A number of developers are already on site with major office refurbishment schemes.

IM Properties is delivering 160,000 sq ft at 55 Colmore Row at the back end of next year, Bruntwood is doing 110,000 sq ft at 2 Cornwall Street, 140,000 sq ft will be brought to market at Baskerville House, with another 100,000 sq ft at Ballymore’s Three Snowhill, and Legal & General’s UK Property Income Fund II last month received planning permission for the refurbishment of 110,000 sq ft of office space at Temple Court.

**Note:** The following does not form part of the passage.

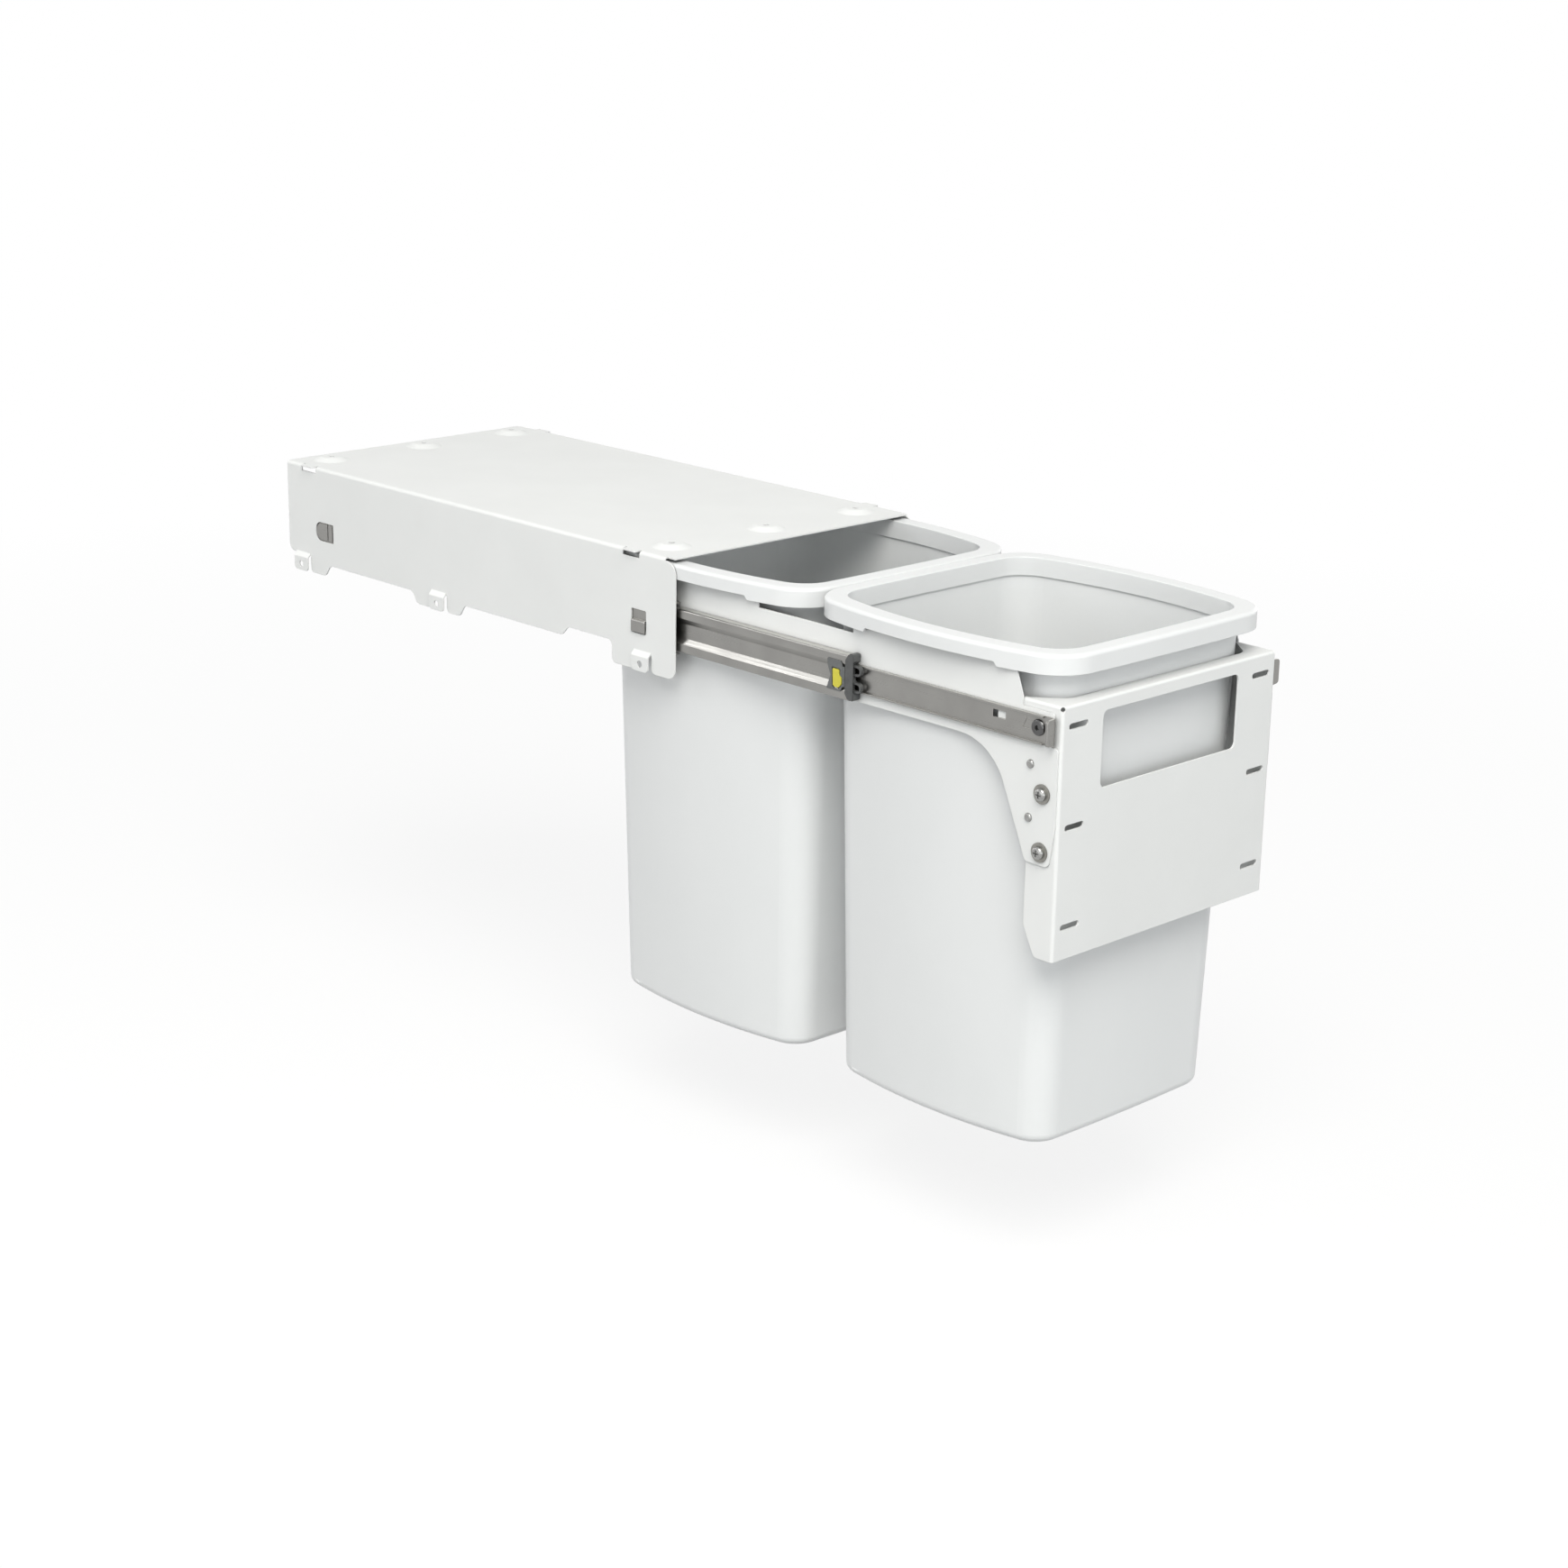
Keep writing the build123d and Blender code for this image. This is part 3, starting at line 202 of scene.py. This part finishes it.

“With strong growth in the Birmingham office market and the continued trend for major relocations in the city, the sensitive refurb of this landmark building will be an important step in meeting growing occupier demand,” explains Charlie Walker, fund manager to L&G’s UK Property Income Fund II. In addition to refurbishing the building’s existing six floors to a high standard, the fund is also adding a new seventh floor. According to Knight Frank’s Phillips, many of the office refurbishments under way in Birmingham city centre are not typical refurbs. “These are back-to-frame refurbs,” he says.

“These are more than just someone applying a lick of paint and changing the carpets. Effectively they’ve got the fabric of a building to work with and they’re renewing everything else.” This feeling of renewal is not just limited to the city’s old office stock - it is enveloping the whole of Birmingham, says Phillips. “Birmingham has grown up a lot in the last 10 years,” he adds. “The city has always been a bit self-deprecating, but it’s now a great place to eat and drink and a great place to live. It feels as if Birmingham isn’t embarrassed about itself anymore.”

This is a view shared by CBRE’s Hancox. “Based on occupier discussions, it’s one of the most exciting times I can remember. The energy, enthusiasm and self-belief the city has got is more evident now than it’s ever been.